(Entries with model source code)
- - - - -

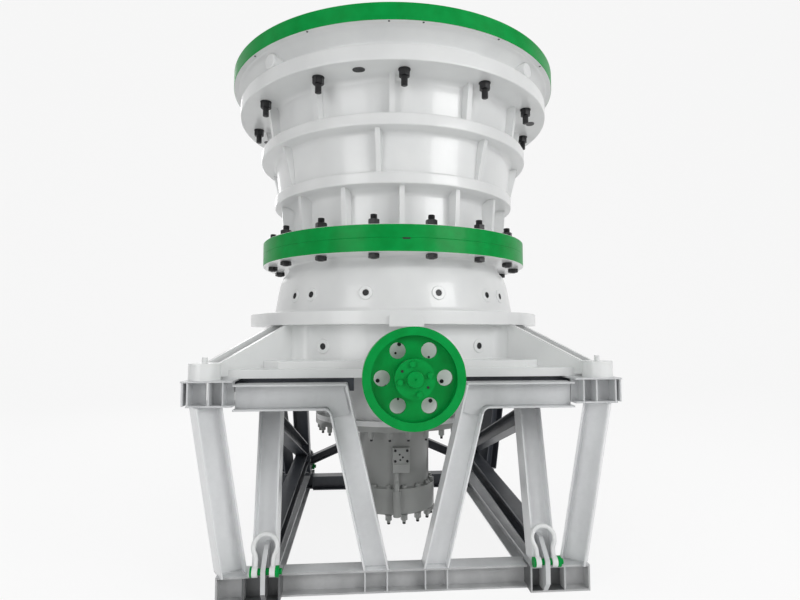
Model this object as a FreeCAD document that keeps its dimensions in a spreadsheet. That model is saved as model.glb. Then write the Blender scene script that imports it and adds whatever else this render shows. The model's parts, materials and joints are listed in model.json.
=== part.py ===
import FreeCAD, Part
import math
import os
import Sketcher

# Gyratory crusher on its welded stand. Millimetres, +Z up, the crusher's axis is Z,
# the ground is z = 0, and the drive wheel faces -Y.

# Driving dimensions

SIZES = {
    # Levels of the crusher, measured up from the ground
    "feet_level": 1685,
    "plate_thickness": 70,
    "base_ring_level": 2120,
    "base_ring_height": 117,
    "split_level": 2860,
    "flange_height": 120,
    "collar_height": 280,
    "ring_four_level": 3365,
    "ring_four_height": 105,
    "ring_three_level": 3835,
    "ring_three_height": 110,
    "ring_two_level": 4293,
    "ring_two_height": 135,
    "rim_level": 4590,
    "rim_height": 150,

    # Outer radii of the crusher's rings and of the walls between them
    "base_ring_radius": 1515,
    "flange_radius": 1400,
    "ring_four_radius": 1285,
    "ring_three_radius": 1430,
    "ring_two_radius": 1650,
    "rim_radius": 1720,
    "drum_radius": 1330,
    "bell_foot_radius": 1275,
    "bell_top_radius": 1130,
    "neck_radius": 1090,
    "lower_cone_radius": 1235,
    "middle_cone_radius": 1300,
    "upper_cone_radius": 1330,
    "rim_overhang": 190,
    "shell_wall": 70,
    "drum_wall": 90,
    "rib_thickness": 45,
    "cone_rib_turn": -9.5,
    "upper_rib_turn": -4,

    # Square base, its corner feet and their gussets
    "plate_margin": 170,
    "ledge_margin": 80,
    "ledge_corner_cut": 369,
    "ledge_height": 60,
    "foot_inset": 142,
    "foot_radius": 122,
    "foot_height": 130,
    "gusset_thickness": 40,
    "gusset_front_offset": 35,
    "gusset_side_offset": 155,
    "drum_hole_level": 1932,
    "drum_hole_radius": 25,
    "stud_nub_radius": 22,
    "stud_nub_height": 45,

    # Joint bolts
    "top_bolt_circle": 1485,
    "top_bolt_count": 12,
    "flange_bolt_circle": 1300,
    "flange_bolt_count": 16,
    "bolt_radius": 32,
    "nut_radius": 52,
    "nut_height": 60,
    "stud_tail": 85,

    # Spider, mantle and liners
    "spider_hub_radius": 430,
    "spider_bore": 190,
    "spider_arm_width": 330,
    "spider_arm_height": 300,
    "spider_cap_radius": 360,
    "spider_cap_height": 120,
    "rim_wall": 270,
    "liner_wall": 60,
    "mantle_top_radius": 330,
    "mantle_bottom_radius": 880,
    "mantle_bottom_level": 2960,
    "mantle_top_level": 4150,
    "shaft_radius": 185,
    "shaft_seat": 450,
    "trunnion_radius": 75,
    "trunnion_length": 110,
    "trunnion_level": 4509,
    "trunnion_angle": 47,
    "boss_level": 2402,
    "boss_radius": 62,
    "boss_hole_radius": 24,

    # Centre hub, lower drum and hydraulic cylinder
    "hub_radius": 760,
    "hub_top_level": 2700,
    "hub_arm_width": 210,
    "hub_flange_radius": 835,
    "hub_flange_level": 1120,
    "hub_flange_height": 100,
    "cylinder_radius": 374,
    "cylinder_cover_radius": 430,
    "cover_top_level": 488,
    "cover_bottom_level": 233,
    "pipe_radius": 26,
    "pipe_bend": 60,
    "pipe_sleeve_radius": 38,

    # Drive
    "shaft_level": 1730,
    "countershaft_radius": 70,
    "wheel_plane": -2142,
    "wheel_radius": 359,
    "wheel_width": 170,
    "wheel_rim": 60,
    "wheel_web": 40,
    "wheel_hole_circle": 221,
    "wheel_hole_radius": 57,
    "wheel_hub_radius": 140,
    "wheel_hub_height": 45,
    "shaft_end_radius": 57,
    "shaft_end_height": 32,
    "housing_radius": 300,
    "housing_nose": 1880,
    "housing_flange_radius": 330,
    "housing_flange_height": 45,
    "running_gap": 0.05,

    # Rolled sections of the stand: the heavy one above, the lighter one below
    "beam_depth": 200,
    "beam_width": 200,
    "beam_web": 10,
    "beam_flange": 14,
    "rail_depth": 175,
    "rail_width": 175,
    "brace_depth": 150,
    "brace_width": 150,
    "back_brace_depth": 110,

    # Places of the stand's members, measured from the crusher's axis
    "beam_level": 1552,
    "front_beam_place": 1610,
    "side_beam_place": 1165,
    "gap_half_width": 472,
    "gap_foot_place": 240,
    "gap_head_place": 516,
    "front_rail_place": 1453,
    "side_rail_place": 1105,
    "leg_foot_x": 1370,
    "leg_foot_y": 1531,
    "leg_head_x": 1555,
    "leg_head_y": 1640,
    "post_foot_y": 1500,
    "post_head_y": 1080,
    "brace_node_level": 500,

    # Corner blocks
    "block_inner": 976,
    "block_outer": 1460,
    "block_place": 1531,
    "block_height": 200,
    "block_width": 200,
    "pad_inner": 1340,
    "pad_width": 385,
    "pad_height": 200,
    "plate_stock": 14,

    # Lifting lugs and bow shackles
    "lug_place": 1095,
    "lug_top_level": 400,
    "lug_thickness": 36,
    "lug_hole": 29,
    "pin_radius": 25,
    "seat_gap": 0.3,
    "pin_forward": 1652,
    "pin_level": 243,
    "bow_stock": 36,
    "ear_thickness": 42,
    "ear_opening": 90,
    "bow_opening": 146,
    "bow_length": 220,
    "bow_neck": 120,
    "bow_lean": 19,
    "ear_radius": 40,
}

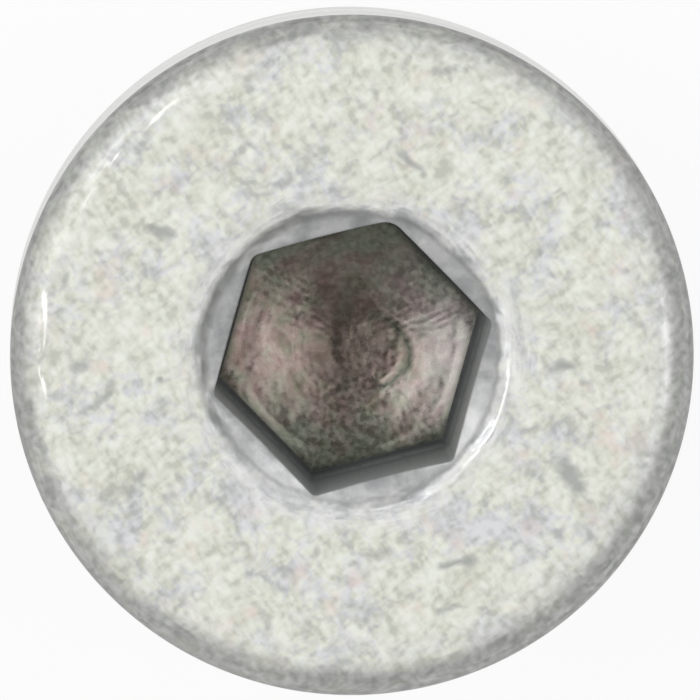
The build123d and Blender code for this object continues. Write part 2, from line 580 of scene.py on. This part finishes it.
def newFinish(name, metallic):
    # A material, its node tree, and its Object coordinates counted in millimetres.
    material = bpy.data.materials.new(name)
    material.use_nodes = True
    tree = material.node_tree
    tree.nodes["Principled BSDF"].inputs["Metallic"].default_value = metallic
    place = addNode(tree, "TexCoord").outputs["Object"]
    return material, tree, addNode(tree, "Mapping", {"Vector": place, "Scale": (1000, 1000, 1000)})


def roundAxis(tree, place, turns):
    # The radius, and coordinates for a pattern that runs round the axis: the place over its radius
    # and 0.7 mm more, which keeps the middle from pinching, times the given number, with the radius
    # less the height as the third.
    flat = addNode(tree, "VectorMath", {0: place, 1: (1, 1, 0)}, operation="MULTIPLY")
    radius = addNode(tree, "VectorMath", {0: flat}, operation="LENGTH")
    spread = addNode(tree, "Math", {0: radius, 1: 0.7}, operation="ADD")
    shrink = addNode(tree, "Math", {0: turns, 1: spread}, operation="DIVIDE")
    facing = addNode(tree, "VectorMath", {0: flat, "Scale": shrink}, operation="SCALE")
    height = addNode(tree, "SeparateXYZ", {0: place}).outputs["Z"]
    outAndDown = addNode(tree, "Math", {0: radius, 1: height}, operation="SUBTRACT")
    upright = addNode(tree, "CombineXYZ", {"Z": outAndDown})
    return radius, addNode(tree, "VectorMath", {0: facing, 1: upright}, operation="ADD")


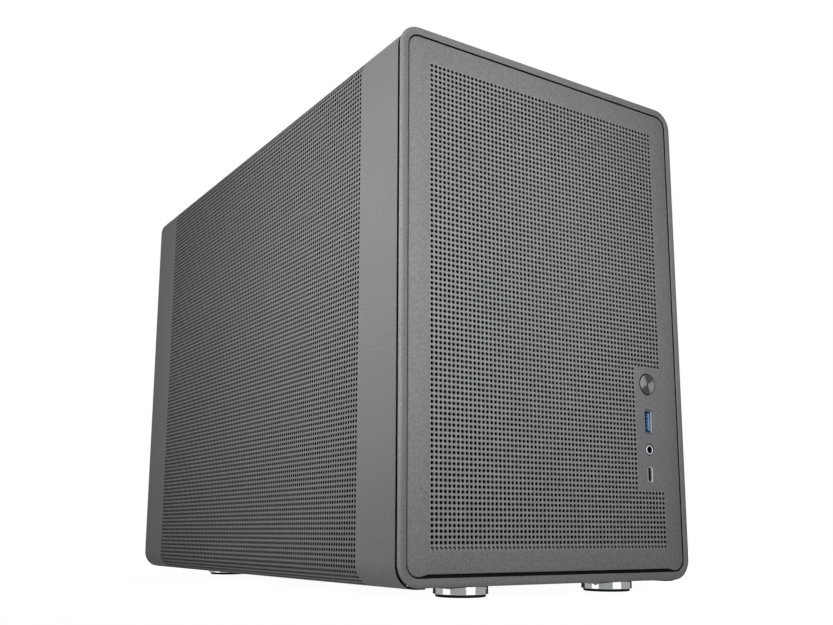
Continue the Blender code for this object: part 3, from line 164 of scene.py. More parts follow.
# How far the side panels stand lower than their solids, and reach under the floor sheet
SIDE_DROP_TOP = 0.6 * MM
SIDE_DROP_BOTTOM = 1.2 * MM
SIDE_TUCK = 2.0 * MM

# Sheet metal
SHEET = 1.0 * MM
WRAP_RADIUS = 11.8 * MM
TOP_FOLD_RADIUS = 2.0 * MM

# Dust mesh behind the side panels and the top panel, a black sheet that also darkens the holes as painted
# shade
MESH_DEPTH = 1.05 * MM
MESH_THICKNESS = 0.2 * MM
MESH_MARGIN = 3.0 * MM

# Plastic frame round the front
FRAME_RADIUS = 12.2 * MM
EDGE_WIDTH = 1.4 * MM
EDGE_DEPTH = 1.1 * MM
EDGE_STEPS = 6
EDGE_LINE = 0.12 * MM
BORDER = 4.7 * MM
BORDER_ROUND = 0.3 * MM
BORDER_STEPS = 2
LIP_DEPTH = 1.3 * MM
SKIRT_INSET = 3.0 * MM
SKIRT_WALL = 2.0 * MM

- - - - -

- WHAT TO DO: Quote every line from the line containing "Continue the Blender" through the closing line of the listing, including both.

- FULL SOLUTION:
Continue the Blender code for this object: part 3, from line 164 of scene.py. More parts follow.
# How far the side panels stand lower than their solids, and reach under the floor sheet
SIDE_DROP_TOP = 0.6 * MM
SIDE_DROP_BOTTOM = 1.2 * MM
SIDE_TUCK = 2.0 * MM

# Sheet metal
SHEET = 1.0 * MM
WRAP_RADIUS = 11.8 * MM
TOP_FOLD_RADIUS = 2.0 * MM

# Dust mesh behind the side panels and the top panel, a black sheet that also darkens the holes as painted
# shade
MESH_DEPTH = 1.05 * MM
MESH_THICKNESS = 0.2 * MM
MESH_MARGIN = 3.0 * MM

# Plastic frame round the front
FRAME_RADIUS = 12.2 * MM
EDGE_WIDTH = 1.4 * MM
EDGE_DEPTH = 1.1 * MM
EDGE_STEPS = 6
EDGE_LINE = 0.12 * MM
BORDER = 4.7 * MM
BORDER_ROUND = 0.3 * MM
BORDER_STEPS = 2
LIP_DEPTH = 1.3 * MM
SKIRT_INSET = 3.0 * MM
SKIRT_WALL = 2.0 * MM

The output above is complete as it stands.